KIDS Center celebrates 20 years
Published 12:00 am Wednesday, October 1, 2014
- Joe Kline / The BulletinGiant teddy bears greet visitors as therapist Zila Phillips, left, gives a tour of the KIDS Center interview and exams rooms to Deschutes County Circuit Judge Steve Forte, and wife, Karen, of Bend, during the facilityís 20th anniversary open house Tuesday.
At the KIDS Center in Bend, teddy bears were piled high, employees milled about and exuberant voices of children could be heard from rooms down the hall Tuesday morning.
While the atmosphere in the building on NW Kingston Avenue tends toward joyful, the situations of children who are referred to the center are often anything but.
“KIDS” stands for Kids Intervention and Diagnostic Service, and the center provides forensic interviews, medical evaluations, therapy and family support when a child is referred to the center on suspicions of child abuse.
The center recognized 20 years of child abuse intervention in Central Oregon with an open house Tuesday. Executive Director Shelly Smith and Development and Prevention Director Robin Antonson reflected on the past two decades.
As the KIDS Center has grown, so has national awareness of child abuse. Antonson said, however, that popular understanding of the issue — nationally and locally — has a long way to go.
“As a society, we’re still really young, maybe immature, in how we talk about child abuse,” said Antonson. “Our goal is to get out there and get our community comfortable talking about child abuse and accept that it happens.”
The center ensures that children have to recount their experiences only once, said Antonson. Previously, a child might have had to do this many times — to a trusted adult, to law enforcement, to the Department of Human Services. Instead, the center gathers the necessary people and records the forensic interview so that it can be used as evidence in court, said Smith.
The center was founded in 1994 after several years of planning by various community members, spurred by then-Deschutes County District Attorney Mike Dugan and then-Deputy District Attorney Chris Gardner.
Gardner had worked as a prosecutor on child abuse cases in Indiana and began researching best practices in child abuse law and prevention, he said, in part because the repercussions for society can be great.

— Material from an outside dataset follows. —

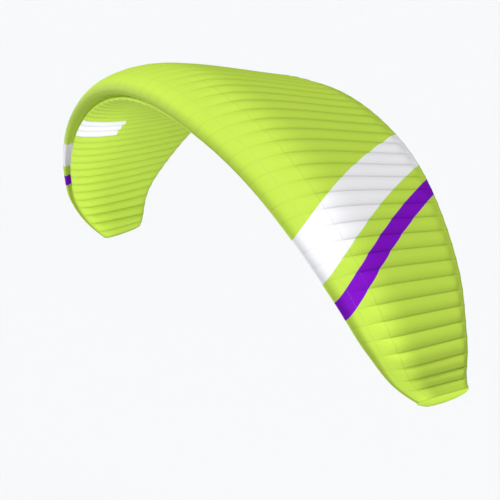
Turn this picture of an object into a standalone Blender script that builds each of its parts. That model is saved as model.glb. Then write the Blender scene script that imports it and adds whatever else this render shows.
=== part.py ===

“We know that children who are abused or seriously neglected are more likely to fall into any category of dysfunctional adult that you can name,” Gardner said.
When he was hired as deputy district attorney in 1989, he brought the ideas to his boss. “(Gardner) showed me the models, and I said, ‘Well, let’s make that a priority,’” said Dugan.
In the ensuing years, Central Oregonians mobilized to get a child advocacy center off the ground.
Members of local Rotary clubs raised awareness and money. Ground was broken in 1993, and in May 1994 the center opened. That first year, it did 29 child abuse evaluations and served 130 children in total — with one full-time staff member — according to an anniversary report put together by the center’s staff.
Since then, the center has served more than 10,000 children in Deschutes, Crook and Jefferson Counties and Warm Springs, according to the report.
Once the building was constructed, the property was turned over to the Deschutes Children’s Foundation, which provides space and property management to local nonprofits at no cost. The KIDS Center does not pay rent on the building, which foundation Director Kim McNamer said saves KIDS Center approximately $57,000 a year. That money is the equivalent to the cost of 29 medical evaluations, she said.
“It continues to be a high need in our community,” said McNamer. “(The KIDS Center has) been able to really work through the recession and the downturn to continue to serve as many children and families as possible.”
Challenges persist — insurance reimbursement rates for medical evaluations have been cut, according to the center’s 2013 annual report — but community support persists, too. A new “Cork & Barrel” fundraiser raised more than $250,000 for the center’s work this summer.
About 30 percent of the organization’s 2013 revenue came from public funds and federal and state grants. The rest is provided by individual, nonprofit and corporate donors, private foundations and revenue from adult education programs.
In 2013, the KIDS Center evaluated or provided consultation on 313 children, according to the report. Services now include preventive training for adults.
A new “Let’s Talk About It” series educates parents about how to discuss sexuality with their children, said Antonson. An Internet safety program addresses rising concern over children’s vulnerability on the Web. Since its inception in 2005, a program called “Darkness to Light: Stewards of Children” has trained just less than 7,000 adults in sexual abuse recognition and prevention, said Smith.
Looking ahead, the center is developing stronger family support services. Last fall, the organization began a pilot project in partnership with the Deschutes County Multidisciplinary Team to conduct forensic interviews with children who witness domestic violence.
“We have just a prime opportunity to help provide tools to the highest-need families,” said Smith.